Позвольте, но сейчас первая треть XXI века, а не XIX. Так почему же рассказы Татьяны Толстой и Максима Осипова именуются повестями? Бог с ним с небольшим объёмом, не в нём дело, хотя и в нём тоже, но по фактуре эти тексты, конечно же, рассказы. Причём – простое ли это совпадение? – оба об эмигрантской жизни в Америке, оба с ярко выраженным негативным отношением к России, правда, тональность разная: у Толстой – язвительная ирония (справедливости ради надо заметить, что и по отношению к Америке тоже), у Осипова – откровенная лобовая злоба, с художественной точки зрения совершенно беспомощная.

Теперь несколько слов о качестве текстов. «Лёгкие миры» Толстой – несколько размытый, со сложной рефлексией рассказ о покупке и последующей продаже дома в Америке, профессионально написанный, по-своему обаятельный. Но, разумеется, это никакая не повесть.

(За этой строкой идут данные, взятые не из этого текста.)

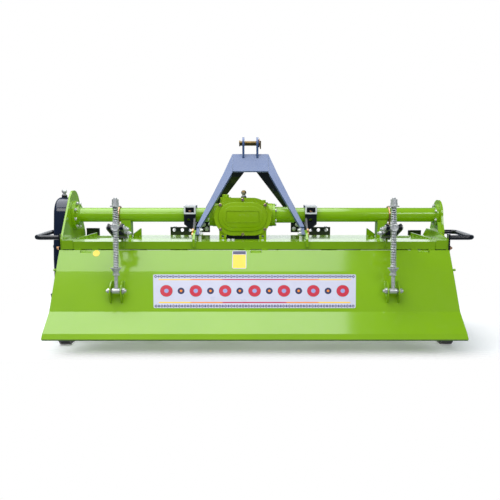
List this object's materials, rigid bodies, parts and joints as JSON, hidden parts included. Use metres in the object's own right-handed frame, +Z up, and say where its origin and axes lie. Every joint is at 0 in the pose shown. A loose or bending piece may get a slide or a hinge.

С рассказом Осипова дело обстоит значительно хуже. Это абсолютно тусклое повествование, напрочь лишённое душевной энергии и какой бы то ни было художественности. Стиль вот такой: «В Москве – сильное общественное напряжение, восемьдесят девятый год, люди узнают много разно­образной правды». Или: «Мамина смерть не сблизила Алёшу с отцом. Она умирала долго; почти пять лет от момента постановки диагноза». Из-за полной отстранённости автора от собственного текста совершенно не трогает судьба эмигранта-полукровки, которого в 80-х «не брали на мехмат МГУ» и ему, бедолаге, – о ужас! – пришлось окончить нефтегазовый институт! Герой Осипова в Америке, кстати сказать, неплохо устраивается. Сюжет по задумке трагический: Алёша и Шурочка обосновываются в Америке, рожают сына, называют его Лео, делают ему обрезание. В десять лет мальчик заявляет, что ему не нужен русский язык, а потом и вовсе отбивается от рук – поступает в военную Академию и практически перестаёт общаться с родителями. Но автор явно не справился с темой: написано вяло, неинтересно и неубедительно. Кроме того, рассказ изобилует родиноненавистническими высказываниями: «Идиотское у них с Шурочкой государство», «Ребята, в каком вы живёте дерьме! – скажет Лаврик в первый их общий с Алёшей американский день, когда выслушает его новости» и т.п.

Что же в итоге? В шорт-листе, как минимум два произведения, повестями не являющиеся. А премия-то ведь за повесть! Да ещё и оба текста на эмигрантскую тему, и здесь уже вопрос к членам жюри, к их, мягко говоря, непатриотическому предпочтению – почему им так глянулась именно эта тема? Почему русскую премию Белкина непременно вручать людям, презирающим свою родину? Неужели нет более достойных претендентов, пишущих не об эмигрантском счастье или несчастье, а о том, например, как трудно живётся сегодня в наших российских провинциях, о героях, способных что-то дать своей родине, а не только предавать её и предъявлять бесконечные претензии? И такие авторы есть. Только до шорт-листа премии Белкина им, увы, не добраться – всё схвачено и наверняка заранее распределено. Тот же Юрий Буйда, шорт-листёр этого года, в прошлом году был членом жюри, а Максим Осипов со своей беспомощной прозой уже второй раз красуется в коротком списке.

Но дорогие члены жюри! Нельзя же так глупо прокалываться! Зачем же выдавать рассказы за повести, а суррогат – за текст премиального уровня? Белкин бы подобный подлог точно не одобрил. А Пушкин тем более. Но кто его спрашивает?